His final match was a comeback in February last year, when he returned to play alongside his son and two grandsons for Morwell.

“It was good, except my youngest grandson – I was batting with him – pulled a ball to the boundary and went down and fractured his hip, we just had to leave him there until an ambulance arrived,” White said.

“I said to him he couldn’t keep up with his grandad; I was six not out and that was my last hit.”

The veteran cricketer also penned two books, one a history of the Morwell Cricket Club, written to coincide with the club’s centenary, and the other a CGCA almanac titled ‘Coaldust and Cricket’, acknowledged by Bill Lawry and the game’s greatest player, Sir Donald Bradman.

“One of the highlights of my cricket is my book was sent to Don Bradman, and he wrote me a letter about it; when I received that letter I went weak in the knees,” White said.

His services to the game saw him rewarded with an Australian Sports Medal in 2000, and he also received 50-year awards from Cricket Australia and Cricket Victoria.

The CGCA and Morwell life member believes some of his finest accomplishments as president included balancing one-day and two-day games throughout the fixture, introducing new sides to the league, bringing in a Colts competition and seeing the league produce a test cricketer – Peter Siddle.

“Another big improvement in that time is the number of turf wickets we’ve got in the association.
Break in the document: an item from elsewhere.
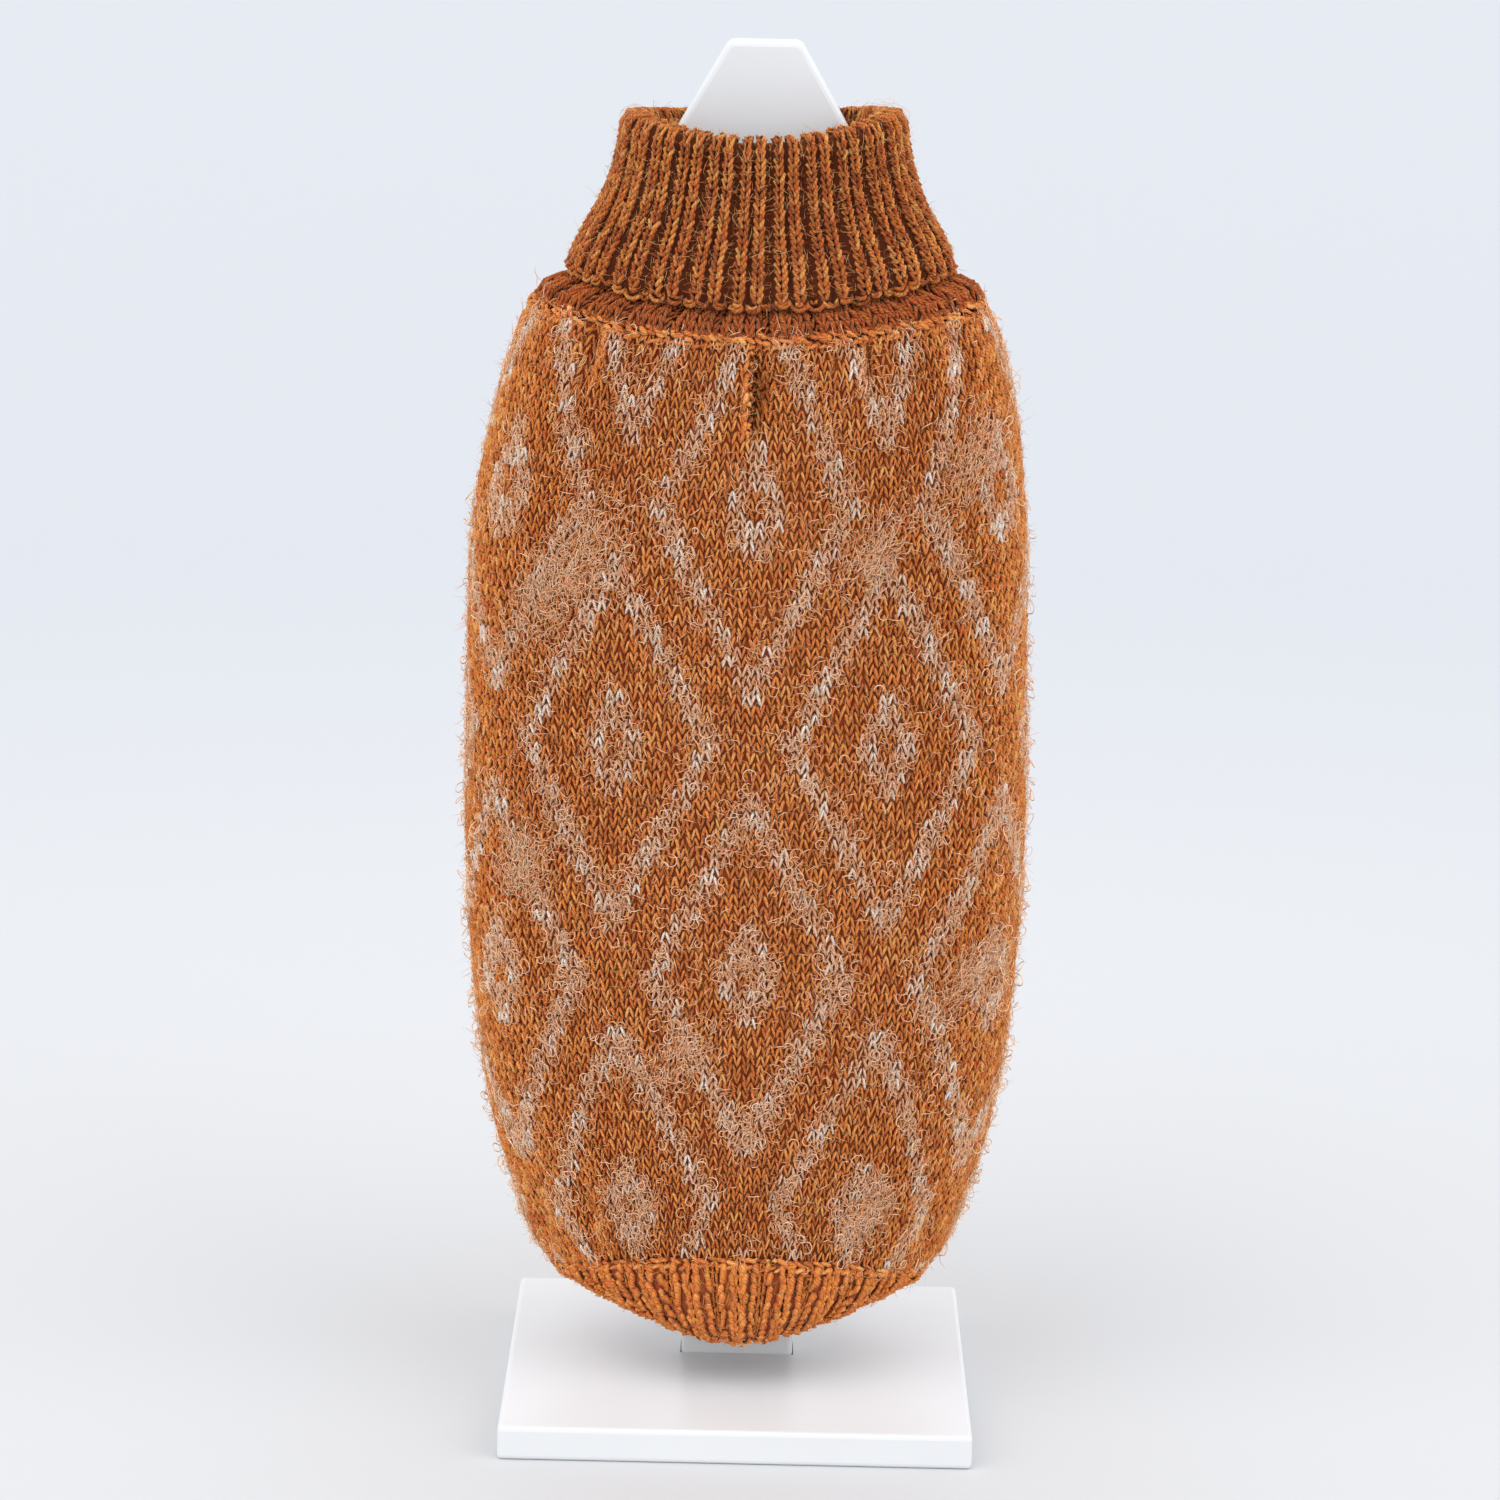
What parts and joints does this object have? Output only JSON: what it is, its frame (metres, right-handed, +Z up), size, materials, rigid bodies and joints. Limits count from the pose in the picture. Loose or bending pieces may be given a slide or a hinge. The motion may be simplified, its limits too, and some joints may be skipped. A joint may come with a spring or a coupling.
{
  "type": "dog sweater on display stand",
  "caption": "Knitted turtleneck sweater for a small dog, filled out over an upright white board on a square base, with ribbed collar and hem and leg openings.",
  "frame": {"origin": "middle of the underside of the stand's base", "axes": "+Z up, -Y towards the sweater's back, which the picture shows, +X to the right as seen from there"},
  "size_m": [0.1787, 0.15, 0.441],
  "materials": {
    "wool": "heathered rust wool knit with a cream and pale pink brushed pattern yarn",
    "white_paint": "smooth satin white paint on board"
  },
  "bodies": {
    "root": {"back_panel": "wool", "belly_panel": "wool", "turtleneck_collar": "wool", "hem_rib": "wool", "leg_cuff_left": "wool", "leg_cuff_right": "wool", "stand_board": "white_paint", "stand_base": "white_paint"}
  },
  "joints": []
}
We went from about two turf wickets and now we’ve got nine or 10,” White said.

“One of the best things I was involved in was bringing Mirboo North into the association, they were certainly the saviour of this association – a strong club, good club.”

Helping bring in the Peter Siddle squad, which puts 15 cricketers aged 16 to 20 through an intensive year-long boot camp to upskill their umpiring, coaching, leadership and on-field abilities, was another of White’s proudest achievements.
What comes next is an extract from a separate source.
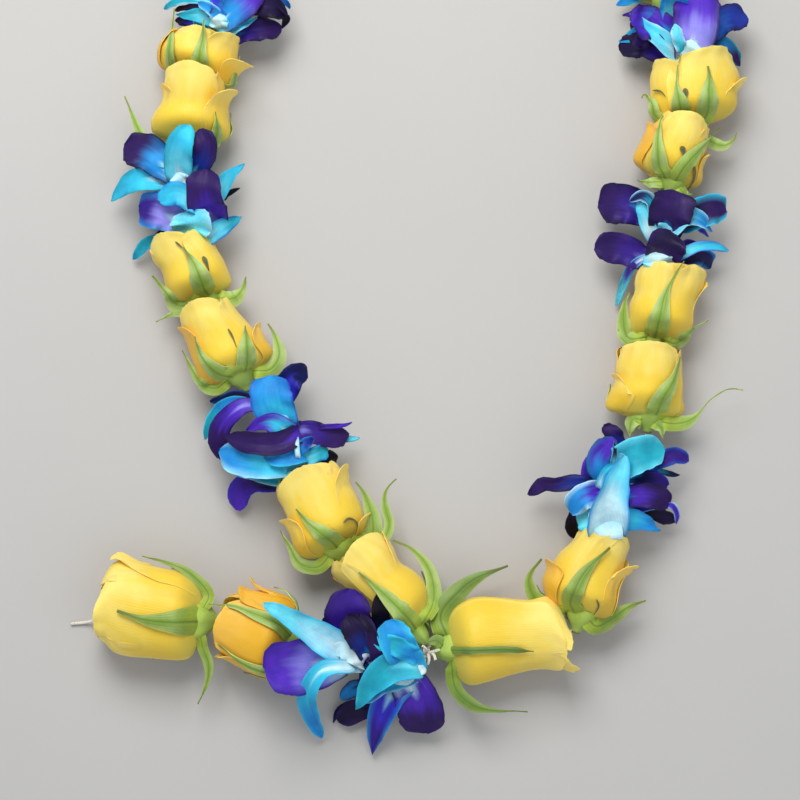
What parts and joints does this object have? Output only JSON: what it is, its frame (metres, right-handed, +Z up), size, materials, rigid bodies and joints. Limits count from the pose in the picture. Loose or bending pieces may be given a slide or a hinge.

“We may never make another Peter Siddle but those 15 guys each year will be better cricketers,” White said.

In more than five decades of local cricket, White labelled former Yallourn teammate, the late Jumbo James, as the pre-eminent player of his time.

“He was a pretty fierce fast bowler – it was always good to stand in slips to him,” he said.

“The guys used to say ‘it’s alright for you Whitey, standing in slips to Jumbo’ and I said ‘it’s alright for you blokes, you face him twice a year, I’ve got to face him twice a week at practice.”

White’s most memorable match came in the 1975-76 season, when Morwell defended 7/148 against Yallourn to win by one run.

Later in the campaign Morwell tied with Yallourn North in a semi-final, 9/112 each, but progressed to the final based on ladder position, which the Tigers then won by a single run.

Morwell claimed all but one association trophy that year.

Of all his fine innings, it was a 20 scored in St Kilda against a district attack that stands out as one of the best, while he believes this year’s grand final between Mirboo North and Latrobe was the best in the league’s history.

“You couldn’t have got a better game, where both sides batted for 100 overs; we always said if you bat for 100 overs you win, but both sides batted for 100 overs and only one can win.”

Moving forward, White believes a merger between the CGCA and Traralgon and District Cricket Association is the next step for Gippsland cricket.

“I still believe that an association with Traralgon and Central Gippsland would be the way to go in the Valley,” he said.

“I think it will happen eventually and it will be a strong competition.”

As for the CGCA, White reckons the league is headed in the right direction under new president Tony Flynn.

“Things are starting to look brighter for us; last year we had Thorpdale enter the A grade competition, this year it could well be Newborough and Jeeralang Boolarra,” White said.

While he will continue to umpire locally, White’s cricket journey is fast coming to a close, but the memories will last forever.

“I’ve made a lot of friends – one of the good things in sport is the people you play against. On the field it might be hard, but afterwards you have beer with them and make a lot of friends, friends for life,” he said.

White said his extra time would be devoted to his four grand children and producing his steel artworks, one of which – a great metal eagle, won first place in the Tyers art show.